A positron emission tomography apparatus based on liquid xenon with time of flight applications

This project presents a new technology for detectors used in positron emission tomography (PET), based on liquid xenon instead of current scintillator crystals. The xenon scintillation light is read out by silicon photomultipliers and low power, low noise customized integrated circuits for time of flight applications. Liquid xenon presents several potential advantages compared to the current technology, such as an excellent energy resolution at the energy relevant for PET, high light yield, fast scintillation time, the possibility of providing a more homogeneous response and cost reduction. This technology can improve the reconstructed image quality, therefore bring a reduction of the exposure time of the patient. Moreover, a reduction in the cost would make a full-body PET – very expensive – more affordable and make it possible to have more full-body scanners in hospitals.
The prototype built in this project pointed to an excellent energy resolution, very competitive with the current commercial PET scanners, and a time of resolution which makes it possible to use Time-Of-Flight in the device. Both these caractheristics (energy and time resolution) contribute to a reduction of the noise in the image reconstruction, therefore providing better images in less time.

The aim of the protoype built in the project is to perform the measurement of energy and time resolution achievable in a liquid xenon PET scanner. It consists of an aluminum box filled with LXe, with two arrays of SiPMs on opposite sides, which read out the scintillation light produced by a Na-22 calibration source placed in the middle. While some components of the prototype were purchased as commercial solutions, for instance, the cryocooler that liquefies xenon or the gas filter, most of them were designed specifically for this application. They include the gas system for the recirculation and purification of the gas, the vacuum vessel for thermal isolation, and the thermal links that connect the cryocooler with the xenon container and keep the temperature gradients under control. Especially crucial are the feedthroughs, which must bear high thermal stress and provide tightness to vacuum and liquid xenon pressure. A dedicated DAQ system was also developed, which reads the output of the ASICs that digitize the signal and distribute and synchronize signals from different ASICs. During the duration of the project, we tested the system, proving its excellent stability in the different phases of operation (filling, recirculation, data taking, recovery) and we characterised the full electronic chain and evaluated different kinds of SiPMs. After that, we measured the energy resolution using only scintillation light, achieving very good results for 511-keV gammas in liquid xenon. While this measurement needs to be refined, the first results already point to an excellent performance for liquid xenon, compared to the current state-of-the-art.
We have also measured the time resolution of liquid xenon, obtaining a result which is very competitive with the current commercial PET scanners. Excellent time and energy resolutions improve the quality of the images, allowing for achieving better images in less time.
At the same time, software tools for simulation, reconstruction and analysis were developed and Monte Carlo simulations were carried out, to guide the decisions on the design of the prototype and to study large-scale PET scanners to demonstrate the potential of the concept.

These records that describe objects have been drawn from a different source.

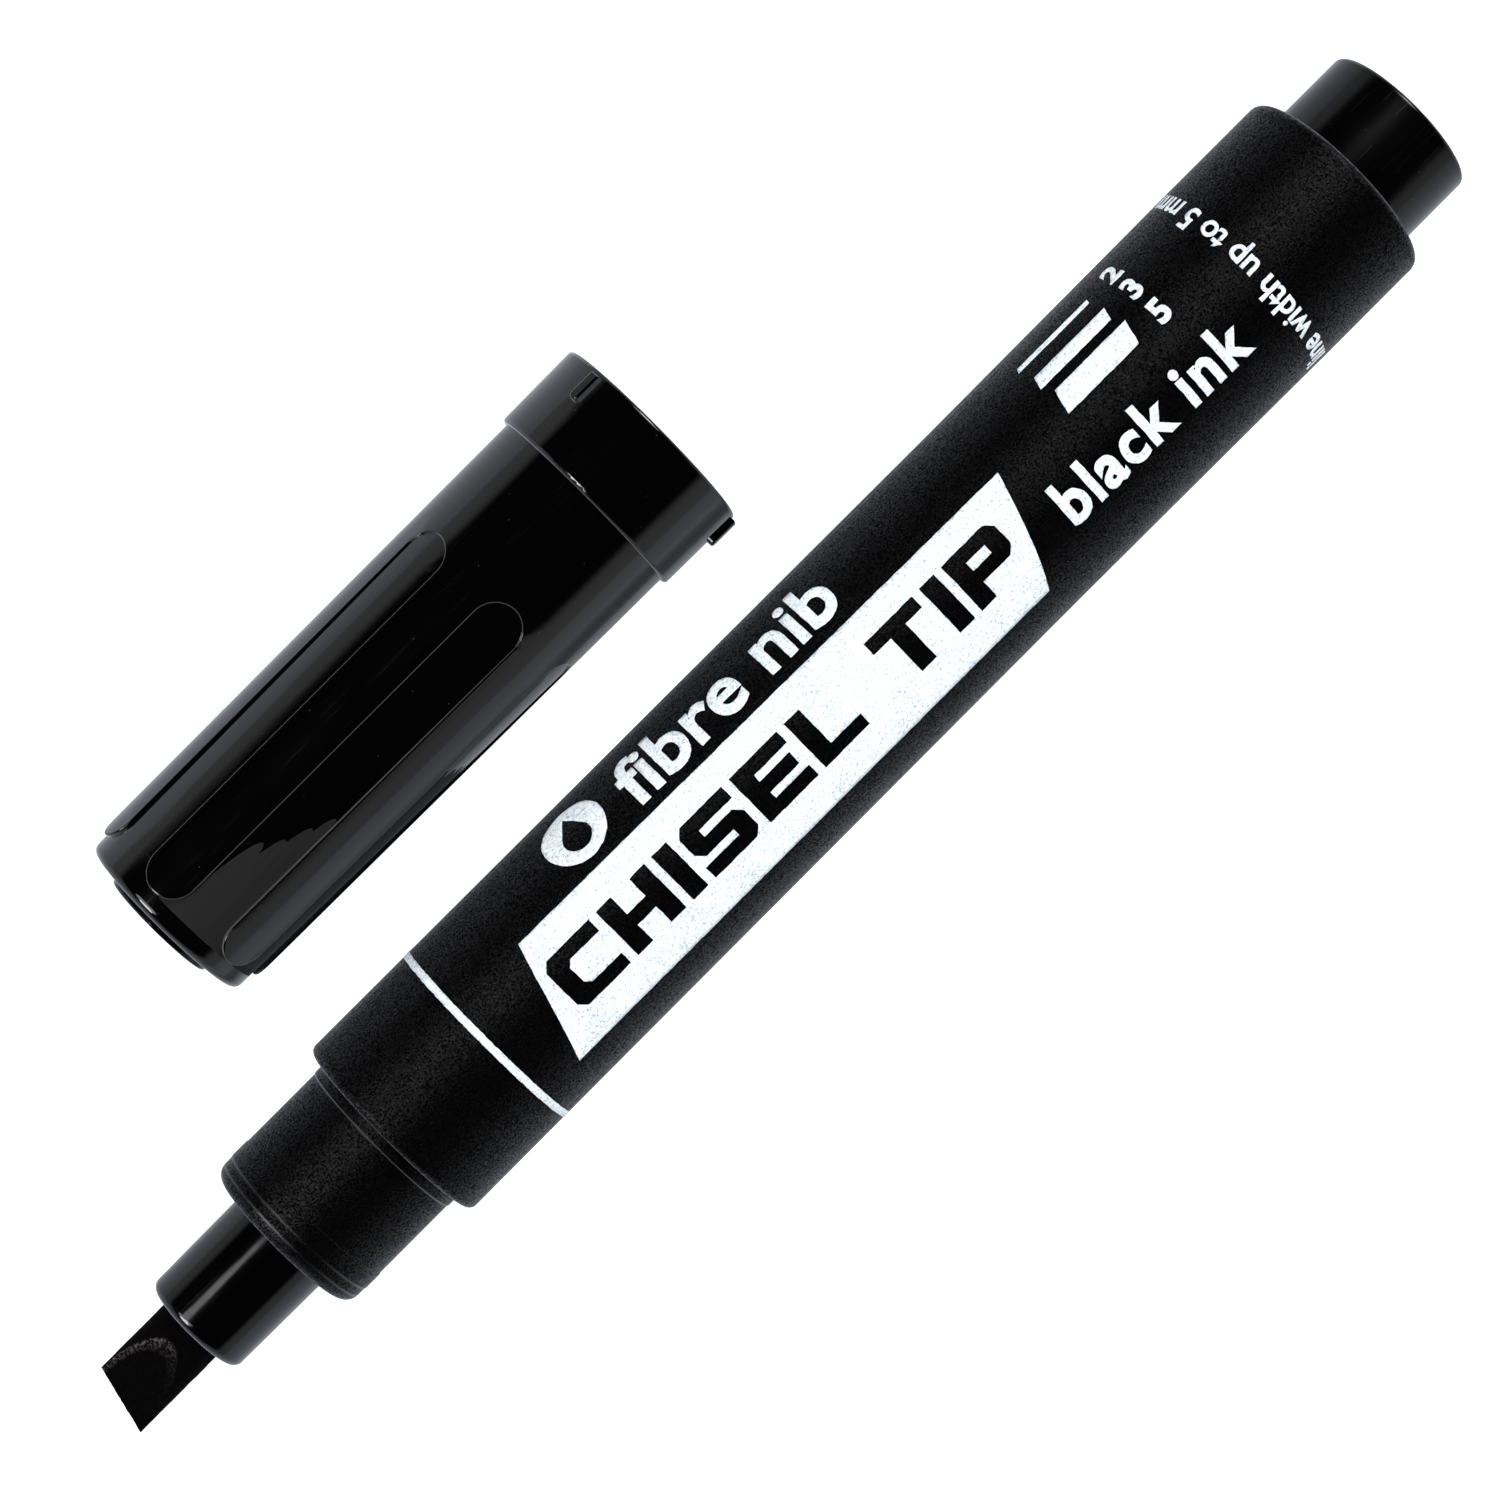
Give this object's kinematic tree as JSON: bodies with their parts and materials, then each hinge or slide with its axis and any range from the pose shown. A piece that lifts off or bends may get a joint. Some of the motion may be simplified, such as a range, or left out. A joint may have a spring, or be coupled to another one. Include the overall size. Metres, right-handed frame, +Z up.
{
  "type": "felt tip marker",
  "caption": "Felt marker with a slanted chisel nib, and its fluted push-on cap lying beside it.",
  "frame": {"origin": "middle of the footprint, on the surface that the marker and its cap lie on", "axes": "+X along the marker toward its tail, with the nib at -X; +Y across, from the marker toward its cap; +Z up"},
  "size_m": [0.1154, 0.034, 0.0147],
  "materials": {
    "barrel_plastic": "fine spark-eroded matte",
    "holder_plastic": "polished",
    "nib_fibre": "ink-soaked bonded fibre",
    "ink_fibre": "ink-soaked bonded fibre",
    "reservoir_film": "thin clear-white film",
    "plug_plastic": "semi-gloss",
    "cap_plastic": "polished",
    "seal_plastic": "polished",
    "print_ink": "screen-printed white ink"
  },
  "bodies": {
    "barrel": {"barrel": "barrel_plastic", "nib_holder": "holder_plastic", "nib": "nib_fibre", "reservoir_core": "ink_fibre", "reservoir_wrap": "reservoir_film", "tail_plug": "plug_plastic"},
    "cap": {"cap_shell": "cap_plastic", "cap_inner": "seal_plastic"}
  },
  "joints": [
    {"name": "cap_slide", "type": "slide", "parent": "barrel", "child": "cap", "axis": [-1, 0, 0], "range_m": [0, 0.069]}
  ]
}
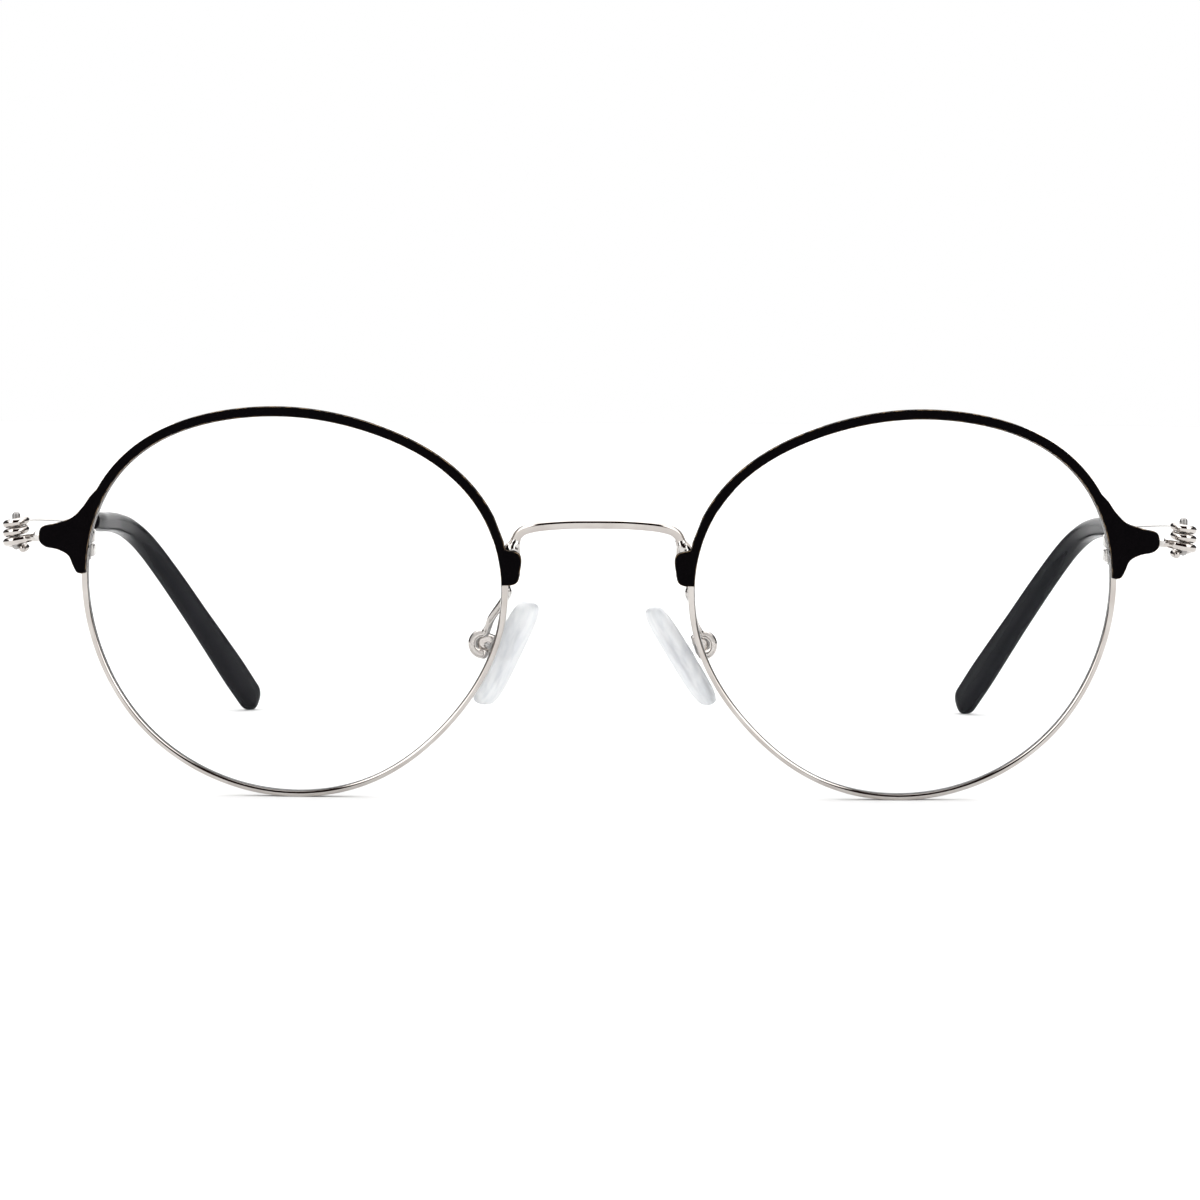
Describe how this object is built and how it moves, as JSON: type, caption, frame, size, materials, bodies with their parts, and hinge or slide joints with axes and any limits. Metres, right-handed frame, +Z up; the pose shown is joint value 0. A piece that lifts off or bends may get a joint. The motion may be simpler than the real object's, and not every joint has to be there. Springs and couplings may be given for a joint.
{
  "type": "round wire eyeglasses",
  "caption": "Round metal wire eyeglasses with black brow plates, coil hinges, adjustable silicone nose pads and curved acetate temple tips, shown open.",
  "frame": {"origin": "the middle of the base of the whole object's box, on the surface that the open glasses stand on", "axes": "+X to the wearer's left, -Y the way the front faces, +Z up"},
  "size_m": [0.1402, 0.1282, 0.0457],
  "materials": {
    "polished_silver": "polished silver-coloured metal",
    "black_paint": "satin black paint with a thin worn edge",
    "black_acetate": "polished black acetate",
    "clear_lens": "clear, polished, with a faint coating",
    "clear_silicone": "frosted translucent silicone",
    "pad_core_plastic": "clear hard plastic",
    "screw_steel": "plain steel"
  },
  "bodies": {
    "front": {"bridge": "polished_silver", "rim_left": "polished_silver", "rim_right": "polished_silver", "lens_left": "clear_lens", "lens_right": "clear_lens", "brow_plate_left": "black_paint", "brow_plate_right": "black_paint", "lock_block_upper_left": "polished_silver", "lock_block_upper_right": "polished_silver", "lock_block_lower_left": "polished_silver", "lock_block_lower_right": "polished_silver", "lock_screw_left": "screw_steel", "lock_screw_right": "screw_steel", "endpiece_wire_left": "polished_silver", "endpiece_wire_right": "polished_silver", "hinge_pin_left": "polished_silver", "hinge_pin_right": "polished_silver", "pad_arm_left": "polished_silver", "pad_arm_right": "polished_silver", "pad_box_left": "polished_silver", "pad_box_right": "polished_silver", "pad_screw_left": "screw_steel", "pad_screw_right": "screw_steel"},
    "temple_left": {"temple_wire_left": "polished_silver", "temple_tip_left": "black_acetate"},
    "temple_right": {"temple_wire_right": "polished_silver", "temple_tip_right": "black_acetate"},
    "pad_left": {"pad_core_left": "pad_core_plastic", "nose_pad_left": "clear_silicone"},
    "pad_right": {"pad_core_right": "pad_core_plastic", "nose_pad_right": "clear_silicone"}
  },
  "joints": [
    {"name": "fold_left", "type": "hinge", "parent": "front", "child": "temple_left", "pos_m": [0.0685, -0.05576, 0.0313], "axis": [0, 0, 1], "range_deg": [0, 82]},
    {"name": "fold_right", "type": "hinge", "parent": "front", "child": "temple_right", "pos_m": [-0.0685, -0.05576, 0.0313], "axis": [0, 0, -1], "range_deg": [0, 72]},
    {"name": "rock_pad_left", "type": "hinge", "parent": "front", "child": "pad_left", "pos_m": [0.01173, -0.05456, 0.01781], "axis": [-0.0522, 0.9962, 0.0698], "range_deg": [-7, 14]},
    {"name": "rock_pad_right", "type": "hinge", "parent": "front", "child": "pad_right", "pos_m": [-0.01303, -0.05449, 0.01781], "axis": [0.0522, 0.9962, 0.0698], "range_deg": [-8, 13]}
  ]
}
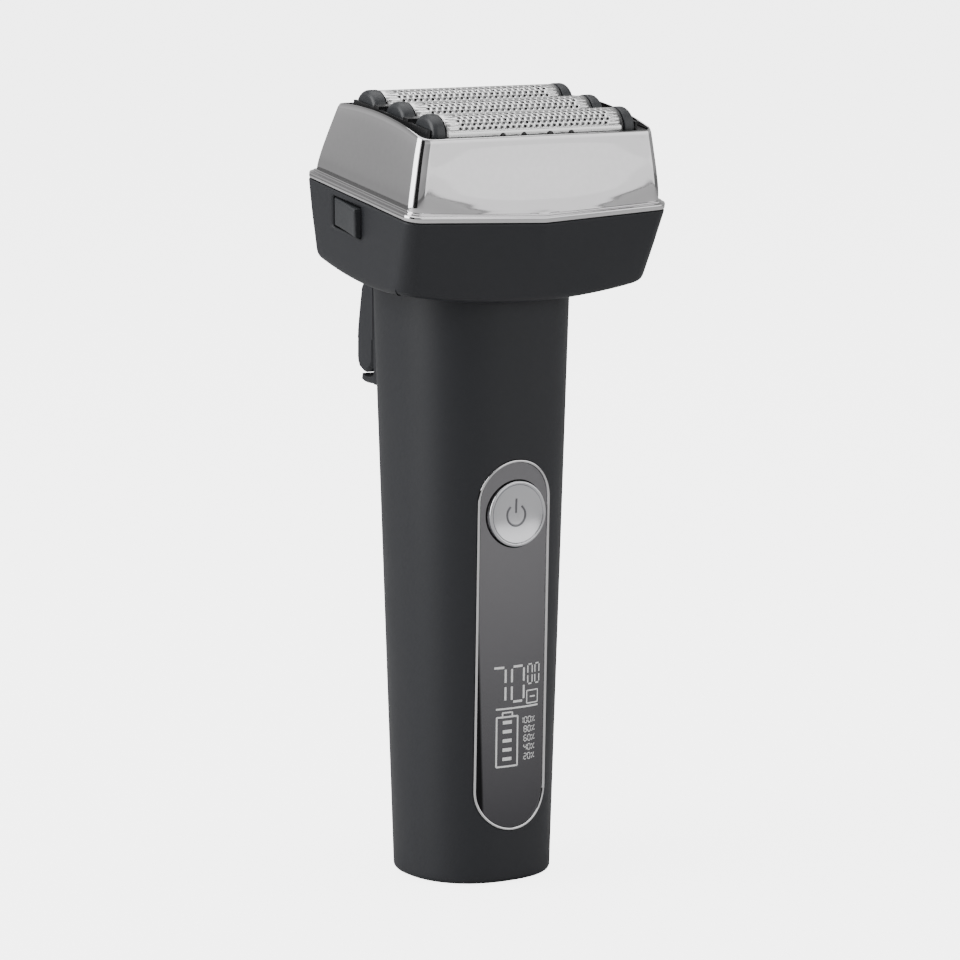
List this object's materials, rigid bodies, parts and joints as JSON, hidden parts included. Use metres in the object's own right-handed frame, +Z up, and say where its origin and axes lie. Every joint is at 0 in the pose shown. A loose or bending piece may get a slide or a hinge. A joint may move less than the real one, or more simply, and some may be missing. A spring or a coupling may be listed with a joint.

The performance of a full-body PET scanner was also studied, in particular we started to apply image reconstruction algorithms to the Monte Carlo simulation of a body-size PET. A first study was published, which assesses the attainable precision in the determination of the gamma interaction with a detector based in the PETALO concept. Moreover, we obtained a spatial resolution in the reconstructed image of around 1 mm for one point, a first proof the feasibility of the technology.

The results of this project demonstrate that liquid xenon has the potential to compete with scintillating crystals, both in terms of energy and time resolution. Therefore, it is an interesting alternative, which presents some advantages (such as lower complexity and higher homogeneity), and some drawbacks (such as the current market price for xenon, severly affected by geopolitical circunstances).